3. High Quality and Cheaper Education
The quality of education in Canada is excellent, right from the lowest level to the highest. The public education system is excellent and free, catering for everyone till they finish high school. As a result, secondary schools in Canada have high ratings, and the country’s teenagers are part of the best educated in the world. This is possible because of the high standards of the education system, which is functioning due to taxpayers’ funding.

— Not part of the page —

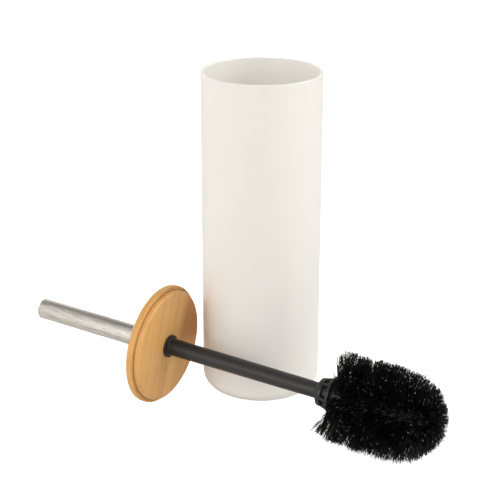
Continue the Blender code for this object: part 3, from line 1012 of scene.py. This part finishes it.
def filament_mesh(name, roots, ways, trims):
    """Closed three-sided filaments, each bent a little and trimmed to length."""
    count = len(roots)
    lengths = trimmed_lengths(roots, ways) + trims + draw.normal(0.0, TRIM_SPREAD, count)
    strays = draw.random(count) < STRAY_SHARE
    lengths += strays * draw.random(count) * STRAY_EXTRA

    # Depth runs down the head, so it's turned over to find heights above the floor.
    root_heights = (roots * (1.0, 1.0, -1.0) + (0.0, 0.0, head_seat)) @ lie[2] + laid.translation.z
    falls = -(ways * (1.0, 1.0, -1.0)) @ lie[2]
    reaches_floor = (root_heights - FLOOR_CLEARANCE) / np.maximum(falls, LEAST_FALL)
    lengths = np.where(falls > 0, np.minimum(lengths, reaches_floor), lengths)

    bends = draw.normal(0.0, BEND, (count, 3)) * (1.0 + STRAY_BEND * strays[:, None])
    bends -= ways * np.sum(bends * ways, axis=1)[:, None]
    aside = np.cross(ways, draw.normal(0.0, 1.0, (count, 3)))
    aside /= np.linalg.norm(aside, axis=1)[:, None]
    other = np.cross(ways, aside)

    share = np.linspace(0.0, 1.0, FILAMENT_RINGS)
    spine = (
        roots[:, None, :]
        + ways[:, None, :] * (lengths[:, None] * share)[:, :, None]
        + bends[:, None, :] * (share ** 2)[None, :, None]
    )
    angles = 2 * math.pi * np.arange(FILAMENT_SIDES) / FILAMENT_SIDES
    section = (
        np.cos(angles)[None, None, :, None] * aside[:, None, None, :]
        + np.sin(angles)[None, None, :, None] * other[:, None, None, :]
    )
    width = FILAMENT_RADIUS * (1.0 - FILAMENT_TAPER * share)[None, :, None, None]
    skin = spine[:, :, None, :] + section * width
    skin[..., 2] = head_seat - skin[..., 2]
    placed = skin.reshape(-1, 3) @ lie.T + np.array(laid.translation)
    placed[:, 2] = np.maximum(placed[:, 2], FLOOR_CLEARANCE)

    tone = draw.random(count)
    faces = []
    corners_uv = []
    per = FILAMENT_RINGS * FILAMENT_SIDES
    for index in range(count):
        first = index * per
        left = UV_MARGIN + UV_SPAN * tone[index]
        for ring in range(FILAMENT_RINGS - 1):
            low = ring / (FILAMENT_RINGS - 1)
            high = (ring + 1) / (FILAMENT_RINGS - 1)
            for side in range(FILAMENT_SIDES):
                near = first + ring * FILAMENT_SIDES
                far = near + FILAMENT_SIDES
                after = (side + 1) % FILAMENT_SIDES
                faces.append((near + side, near + after, far + after, far + side))
                start = left + side * UV_SIDE
                end = start + UV_SIDE
                corners_uv += [(start, low), (end, low), (end, high), (start, high)]
        faces.append(tuple(first + side for side in reversed(range(FILAMENT_SIDES))))
        corners_uv += [(left, 0.0), (left + UV_SIDE, 0.0), (left + UV_SIDE / 2, UV_CAP)]
        last = first + (FILAMENT_RINGS - 1) * FILAMENT_SIDES
        faces.append(tuple(last + side for side in range(FILAMENT_SIDES)))
        corners_uv += [(left, 1.0), (left + UV_SIDE, 1.0), (left + UV_SIDE / 2, 1.0 - UV_CAP)]
    mesh = bpy.data.meshes.new(name)
    mesh.from_pydata(placed.tolist(), [], faces)
    uv_map = mesh.uv_layers.new(name="OFBake")
    uv_map.data.foreach_set("uv", np.array(corners_uv, dtype=np.float32).ravel())
    mesh.shade_smooth()
    mesh.set_sharp_from_angle(angle=math.radians(80))
    return mesh


def filament_black(name):
    """Black filaments in slightly different blacks, greyer at the tip, some with a painted glint."""
    made, tree, shader = new_material(name, metallic=0.0, roughness=0.42)
    shader.inputs["Specular IOR Level"].default_value = 0.3
    strand = add_node(tree, "ShaderNodeUVMap", {"uv_map": "OFBake"})
    parts = add_node(tree, "ShaderNodeSeparateXYZ", links={"Vector": strand.outputs["UV"]})
    which = parts.outputs["X"]
    height = parts.outputs["Y"]
    near_tip = eased(tree, height, GREY_START, 1.0, highest=TIP_GREY)
    # Painted glints: a pale cut end on some filaments, for the highlights on their tips.
    at_end = eased(tree, height, GLINT_START, GLINT_WHOLE)
    glinting = add_node(
        tree, "ShaderNodeMath", {"operation": "LESS_THAN"}, {1: GLINT_SHARE}, {0: which}
    )
    grey_share = with_share(tree, near_tip, which, OWN_GREY, clamped=True)
    tint = add_node(
        tree, "ShaderNodeMix", {"data_type": "RGBA"}, {"A": BRISTLE_BLACK, "B": BRISTLE_GREY},
        {"Factor": grey_share},
    )
    gloss = add_node(
        tree, "ShaderNodeMapRange", None, {"To Min": 0.34, "To Max": 0.52}, {"Value": which}
    )
    glinted = add_node(
        tree, "ShaderNodeMix", {"data_type": "RGBA"}, {"B": BRISTLE_PAINTED_GLINT},
        {"Factor": product(tree, at_end, glinting.outputs["Value"]), "A": tint.outputs["Result"]},
    )
    tree.links.new(glinted.outputs["Result"], shader.inputs["Base Color"])
    tree.links.new(gloss.outputs["Result"], shader.inputs["Roughness"])
    return made


black_filament = filament_black("black_filament")


def add_tufts(name, tufts, node):
    """One piece for a list of tufts, in place of a CAD node."""
    grown = [tuft(*settings, FILAMENTS_IN_TUFT) for settings in tufts]
    roots, ways, trims = [np.concatenate(parts) for parts in zip(*grown)]
    piece = add_object(name, filament_mesh(name, roots, ways, trims))
    piece.data.materials.append(black_filament)
    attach(piece, "head")
    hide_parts(node)


for row in range(ROW_COUNT):
    depth = field_top + (row + 0.5) * ROW_PITCH
    lean = LAST_ROW_LEAN * max(0.0, 1.0 - (ROW_COUNT - 1 - row) / LAST_ROWS)
    pressed = PRESSED_LEAN[row] if row < len(PRESSED_LEAN) else 0.0
    fan = FIRST_FAN if row == 0 else FAN
    bent = BENT_BACK if row == 0 else {}
    tufts = []
    for index in range(TUFTS_IN_ROW):
        angle = 2 * math.pi * (index + 0.5 * (row % 2)) / TUFTS_IN_ROW
        angle += draw.normal(0.0, HOLE_TURN)
        back, wide = bent.get(index, (0.0, fan))
        along = lean - back + draw.normal(0.0, HOLE_LEAN)
        along += pressed * max(0.0, math.cos(angle - PRESSED_SIDE))
        outward = np.array([math.cos(angle), math.sin(angle), along])
        outward /= np.linalg.norm(outward)
        base = np.array([math.cos(angle), math.sin(angle), 0.0]) * (CORE_RADIUS - ROOT_DEPTH)
        base[2] = depth
        tufts.append((base, outward, wide, BENT_TRIM if index in bent else 0.0))
    add_tufts(f"tufts_row_{row + 1:02d}", tufts, f"bristle_row_{row + 1:02d}")

crown_tufts = []
tip_middle = core_length - CORE_TIP_ROUNDING
for polar, number in CROWN_RINGS:
    for index in range(number):
        angle = 2 * math.pi * (index / number + CROWN_TURN)
        spread = polar + draw.normal(0.0, CROWN_UNEVEN)
        outward = np.array([
            math.sin(spread) * math.cos(angle),
            math.sin(spread) * math.sin(angle),
            math.cos(spread),
        ])
        base = outward * (CORE_TIP_ROUNDING - ROOT_DEPTH)
        base[:2] += outward[:2] * (CORE_RADIUS - CORE_TIP_ROUNDING)
        base[2] += tip_middle
        crown_tufts.append((base, outward, CROWN_FAN, 0.0))
add_tufts("tufts_crown", crown_tufts, "bristle_crown")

Even after secondary schools, permanent residents and citizens of Canada still enjoy cheap education at the tertiary level. Universities in Canada are cheaper for citizens and residents compared to international students. The school fees for residents are very much lower compared. For example, McGill University charged Quebec residents $2,544, other Canadians $7,940, and international students $18,110 – $48,747 for the 2019/2020 session. Thus, residents benefit from the taxes they pay by enjoying cheaper education.
Social Welfare Program
Apart from all the benefits listed above that taxpayers in Canada enjoy, there are a lot of other beneficial programs in place for residents and citizens to enjoy. These programs include several Income Assistance programs such as employment insurance, worker compensation, public pensions, income support, GST/HST credit, etc.
There are also service-based programs that provide individuals with access to basic needs such as housing, education, legal aid, and more. Thus, residents enjoy substantial returns on their taxes.
Tax Rates in Canada
It’s not an easy thing to determine how much Canadians pay in tax. While the income tax is clear for all to see, there are several other taxes such as property taxes, HST/GST taxes, payroll taxes, gasoline taxes, and lots more.
Income tax in Canada ranges between 15% on the first $49,020 taxable income to as much as 33% on taxable income above $216,511. But when every other tax is considered, it’s estimated that an average Canadian family with an income of $124,659 will pay 39.1% of their income – $48,757 – in taxes. That’s like paying wages for 143 days of the year as taxes. With the significant amount paid as tax, it’s not surprising that there would be complaints regarding the amount being paid.
However, Canadians can take solace because they get substantial returns on their taxes compared to other countries. For example, the 2009 study, Canada’s Quiet Bargain, shows that middle-income earners in Canada enjoy public services that would have cost about 63% of their income. Even high-earning households still enjoy free public services. Compared to Canada, the US spends mostly on national defence, prioritizing it above any other thing. This means that even though Americans pay similar marginal tax rates as Canadians, the direct benefits of public services are lesser.
There’s a common saying that only two things are sure in life, taxes and death. For Canadians, this couldn’t be any truer. They have to pay a substantial amount of their earnings as taxes annually. However, there are also substantial returns for these high taxes in welfare programs and public services that taxpayers enjoy.